COAL targets production of 770mt in FY24E and 838mt in FY25E
* COAL is on track to achieve 100% of its yearly production target for BCCL, CCL, NCL, WCL and MCL; however, due to issues at the beginning of FY24, the actual production at SECL would be 8-9mt lower than its yearly production target of 197-200mt. Hence, COAL could end the year with volumes of 770mt. The company has slightly lowered its FY25 volume guidance to 838mt.
* As a part of its ACQ, COAL supplies around 90% of its production to the power sector and is expected to supply 610mt to power plants in FY24E, which would increase by ~50mt in FY25E and FY26E.
* India’s power demand reached its peak at over 243gw in Oct’23, which helped COAL generate strong volumes.
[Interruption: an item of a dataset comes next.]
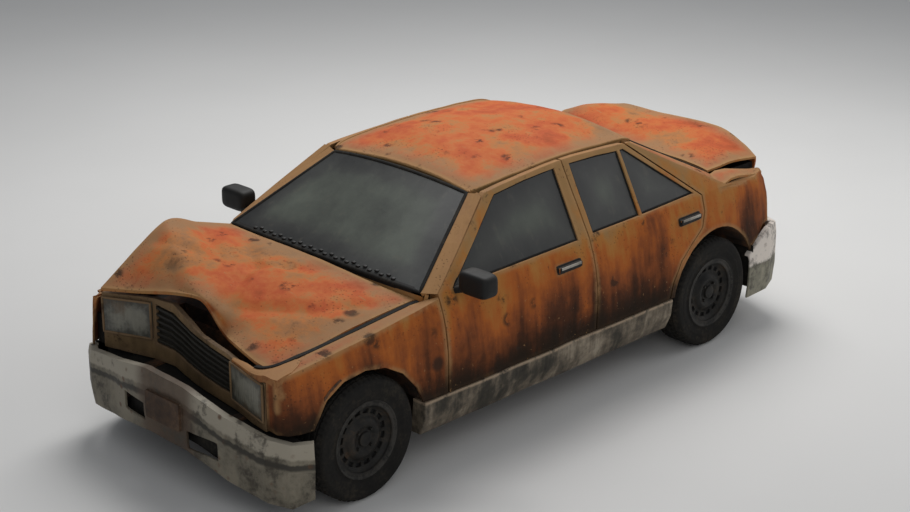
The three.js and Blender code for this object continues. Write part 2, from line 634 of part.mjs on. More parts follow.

COAL’s supply to coal-fired plants till Jan’24 stood at 509mt (up 7.3mt YoY).
Record capex to intensify evacuation infrastructure and help product diversification
* COAL has intensified its focus on capex over the last few years. Capex, which used to hover around INR65-85b until FY20, tripled in FY23 to INR186b and COAL has earmarked INR165b as capex for FY24E and INR175-185b for FY25E and FY26E.
* COAL envisages the expansion of coal mines to be done via internal accruals; however, the company might borrow to undertake diversification projects such as setting up RE facility and coal gasification. COAL recently acquired a 300mw solar RE contract in Gujarat.
* MCL has commissioned a 10mt non-coking coal washery at Lakhanpur, Odisha, and a trial run hasrecently been completed. This washery will improve the coal quality by bringing down ash content.
* BCCL has recently commissioned its Madhuban coal washery and is currently operating at 5,000t/day capacity. Compliance is underway for the 3mt Kathara and 2.5mt Dhori coking coal washeries, which are expected to be commissioned by FY27E. BCCL’s 2mt Bhojudih coking coal washery is under construction and expected to be commissioned by Jul’24.
* After the completion of all the washeries, the washed coking coal capacity is expected to increase from 1.5mt to over 7mt.